Keutamaan Berpikir: Menegakkan Makruf dan Mencegah Mungkar

Aku tidak sedang di Jogja. Walaupun begitu, aku tetap harus shalat Jum’at. Demi khotbah; menulisnya dan mempublikasikannya di blog pribadi.

“Biar keren, biar disangka anak soleh, biar mudah dapet istri solehah”, kata teman kampusku saat ditanya mengapa kita, pemuda muslim yang mahasiswa, harus rajin shalat Jum’at.

Kebetulan, dalam kurun waktu seminggu, aku ada di rumah. Di desa, di kampung halaman. Sangat berbeda sekali dengan nuansa dan atmosfer Yogyakarta yang (katanya) kota istimewa itu. Demikian pula khotbah Jum’atnya, sangat berbeda.

Di Jogja, aku menebak saja, khotbah Jum’at kali ini tidak jauh dari seputar LGBT dan bahayanya serta kurang lengkap jika tidak disertai mengharamkannya. Sangat aktual, up to date, dan kontemporer. Maklumlah, para khotibnya kebanyakan kalangan menengah ke atas progresif.

Tentu tak semua masjid di Jogja khotbanya aktual, up to date, dan kontemporer. Aku tak bermaksud menggeneralisasi. Hanya berdasarkan pengalaman saja.

Jogja memang istimewa. Istimewa kotanya, istimewa khotbah Jum’atnya.

Di desaku, tak ada khotbah yang menanggapai isu-isu aktual-nasional. Semuanya berisi hikmah-hikmah dalam mengarungi belantara kehidupan. Sepengetahuan dan sepengalamanku begitu. Jum’at kali ini pun begitu. Yakni tentang keutamaan berpikir: amar makruf dan nahi mungkar.

Di sampaikan dengan bahasa Madura dengan intonasi yang tak seperti orasi serta tidak berisi kafir-mengkafirkan. Menyejukkan hati dan menenangkan pikiran.

Dalam khotbahnya, khotib menyampaikan keunggulan dan kekhasan manusia dibanding makhluk atau ciptaan Allah yang lain, yakni akal. Akal sebagai alat. Akal tidak sebagai organ, tapi sebagai semangat untuk terus-menerus berpikir. Dengan kata lain, berpikir adalah mengadanya manusia.

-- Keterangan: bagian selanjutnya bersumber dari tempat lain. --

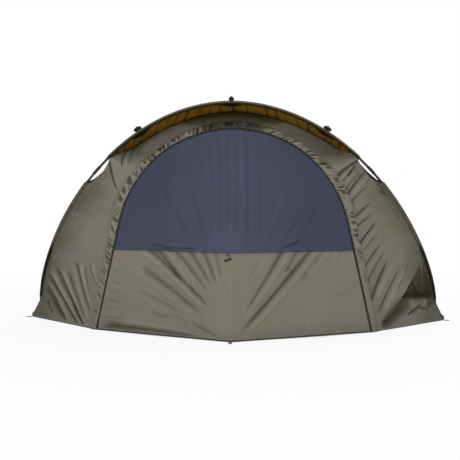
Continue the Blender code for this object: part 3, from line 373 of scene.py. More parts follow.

Dengan berpikir, manusia mampu menciptakan ilmu pengetahuan dan teknologi yang dapat mempermudah kehidupan manusia sendiri. Manusia membuat kendaraan (pesawat, kapal, mobil, motor, kereta api, dll.) untuk bepergian jarak jauh namun dengan waktu yang singkat. Manusia menggarap lahan, lalu menanaminya dengan pelbagai tumbuhan untuk dimakan. Akal adalah ketakterbatasan yang terbatas, mengisi sisi-sisi keterbatasan kebertubuhan manusia.

Secara moralitas, akal merupakan alat untuk menentukan pertimbangan baik-buruk dalam mengarungi kehidupan. Akal adalah jalan berkomunikasi, berinteraksi, dan bersosialisasi dengan orang lain tanpa orang lain merasa terganggu.

Karena akal pulalah, manusia dapat menegakkan kebajikan (makruf) dan mencegah kemungkaran di dunia. Sebagai contoh, kita lihat di bumi pertiwi ini, penolakan warga atas kesewenang-wenangan korporasi dan penguasa yang lalim. Di Rembang, Urut Sewu, Karawang, Banyuwangi, dsb., misalnya. Karena mereka –para warga— menggunakan akal: bahwa penguasa dan korporasi harus dididik dengan penolakan.

Tentu isi khotbah dan berbagai perumpamaan serta contoh-contohnya dalam tulisan ini adalah berasal dari penulis. Semata-mata dari aku.

Di desa, aku melepas rindu. Semuanya adalah kerinduan yang jika dikunjungi menjelma kesejukan: suasana, bentang alam, rumah-rumah, pepohonan, jalan-jalan, kendaraan, dan tentunya khotbah Jum’atnya.